Aujourd’hui et demain, partons du principe que les premières semaines ou les premiers mois sont des remises à niveau — et que ceux qui réagissent les plus vite doivent, avant les autres, intégrer un cursus classique que d’autres rejoindront, au fur et à mesure de leur éveil au Savoir. Pour cela, il est essentiel que les établissements disposent d’une marge plus grande qu’aujourd’hui dans leur politique éducative, et donc dans leur budget. Essentiel aussi que les enseignants disposent, dans le cadre de programmes fermes et définitifs, de la plus grande latitude pédagogique — et que cesse enfin cette contrainte si artificielle qu’est la construction en « séquences » — l’anti-vie même. Et surtout il est primordial que s’établisse une vraie communication entre les écoles primaires et les collèges — au point que certains instituteurs pourraient très bien être mandatés pour faire faire des révisions générales à quelques élèves de collège décontenancés par les vrais programmes de Sixième — tout comme des enseignants de collège pourraient essaimer la bonne parole en CM2 pour préparer les enfants à un régime fort différent — en leur faisant envie, non en leur faisant peur. Ce n’est pas en campant chacun dans nos citadelles que nous changerons quoi que ce soit : à pseudo-« citoyen », citoyen et demi : il nous faut être plus solidaires, si nous voulons nous différencier, et permettre aux élèves d’exprimer leurs talents ou d’expliquer leurs faiblesses.
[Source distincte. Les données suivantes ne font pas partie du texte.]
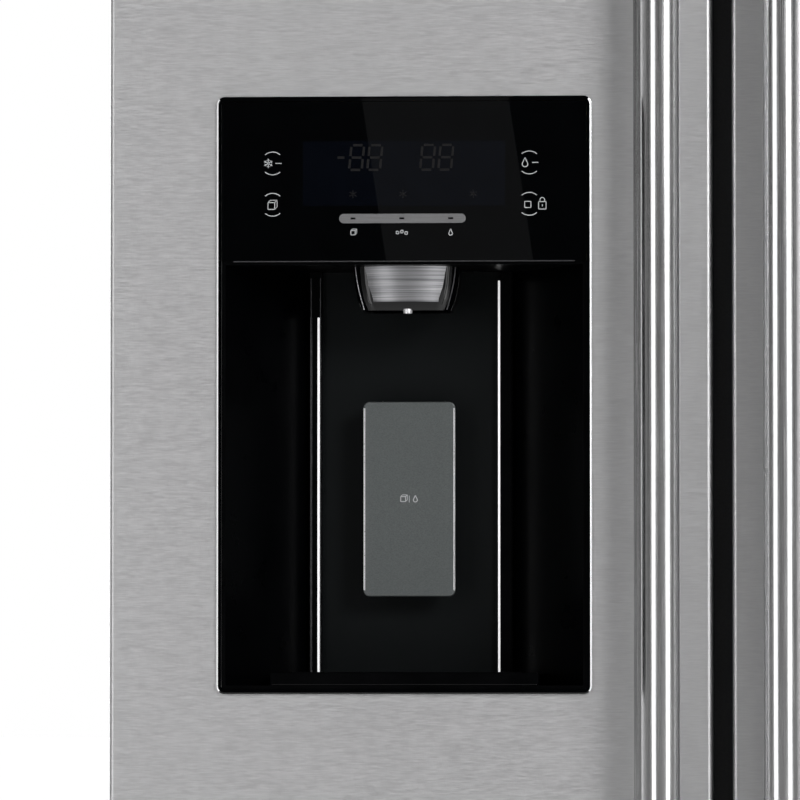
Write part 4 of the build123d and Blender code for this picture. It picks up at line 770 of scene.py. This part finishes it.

À vous désormais de lancer des propositions sur la gestion effective de classes de Collège, dans quelque matière que ce soit. À vous d’écrire les programmes — parce que la règle démocratique est de notre côté, et non du côté de ces didacticiens qui prétendent dès l’abord tout savoir. Un grand principe d’incertitude a toutes les chances de faire moins de mal, surtout s’il s’appuie sur quelques convictions profondes et un réel savoir, que des certitudes erronées.